CAT 5e カテゴリは、1000BASE-T(ギガビットイーサネット)の導入と、4 組のツイストペアを用いた信号伝送によって生まれました。既存の CAT 5 ケーブルは 2 組のツイストペアを使用しており、伝送速度は 100 Mbit/s に制限されます。ISO/IEC 11801 および EN 50173 2002/2003 規格の改訂に伴い、CAT 5e の名称は採用されず、新たな要件はすべて CAT 5 カテゴリに移行されました。これにより、以降すべての 4 ペア CAT 5 ケーブルは最大 1Gbit/s の速度に対応可能となり、この要件を満たさないのは古い設置環境のみとなりました。
CAT ケーブルを選ぶ際の注意点とは?
ネットワーク設置の信頼性、性能、および長寿命を維持するためには、以下の基準を念頭に置いてください :
- 帯域幅要件/データレート
将来的により高い伝送速度(例 : 10 Gbit/s、40 Gbit/s)を必要とする可能性はありますか? その場合、より高いカテゴリのケーブルを選択するのが賢明です。1 Gbit/s 接続であれば CAT 5 または CAT 6 で十分ですが、拡張の余地は限られます。 - ケーブル長と通信距離
上位カテゴリの真価は、伝送距離が長くなるほど発揮されます(例: CAT 8 は 30m 以上)。長距離伝送には、他のカテゴリ(CAT 6a、CAT 7 は最大 100m)または光ファイバーの採用を検討すべきです。 - シールド/妨害耐性
強力な電磁干渉場が存在する環境(機械室、自動化設備、モーター、制御盤)では、シールド構造(例 : SF/UTP、S/FTP、SF/FTP)が推奨されます。CAT カテゴリが高いほど電気特性は向上しますが、取り扱いは困難になります。 - コスト/予算
カテゴリが高いほど特性は向上しますが、材料費・部品費が高くなり、設置時間とコストも増加します。追加性能が本当に必要かを確認ください。 - 互換性/プラグ&部品
全てのプラグ、ジャック、部品(パッチフィールド、ソケット)が超高周波数やシールド基準に対応しているわけではありません。システム全体の部品カテゴリが統一されていることを確認ください。
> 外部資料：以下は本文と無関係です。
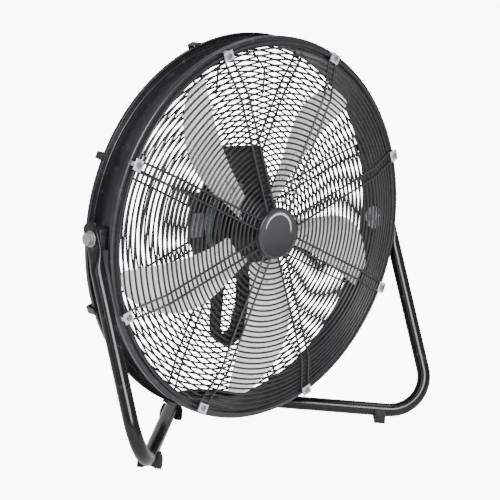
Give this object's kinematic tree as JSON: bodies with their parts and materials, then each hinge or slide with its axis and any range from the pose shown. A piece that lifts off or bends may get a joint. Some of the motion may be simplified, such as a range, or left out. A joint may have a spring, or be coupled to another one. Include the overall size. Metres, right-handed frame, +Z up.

RJ45 はモジュラー式オフィス用プラグで、通常 AWG26-27 専用、絶縁貫通技術と圧着工具による取り付けが必要です。産業用ケーブルには適していません。
RJ45 産業用プラグは通常、現場での組立が可能で、圧着工具なしで取り付けられます。接続には IDC 技術が採用されており、均一かつ低接触抵抗を実現します。AWG22 までのより大きな断面積やより太いケーブル径に対応可能で、シールド特性と挿抜サイクル数の向上が図られています。 - 長寿命性と柔軟性
ネットワークインフラへの投資においては、将来のアップグレードを容易にするため、やや大きめの規格(例:CAT 6ではなくCAT 6a)を計画することが合理的です。建物自体は約 100 年使用可能ですが、工場建物の機械やシステムは 5 ~ 10 年で交換が必要となる場合が多いです。 - 規格と試験
設置や試験手順は、ISO/IEC 11801 や TIA/EIA などの規格に準拠する必要があります。そうして初めて、製品性能が計画通りに達成されることが保証されます。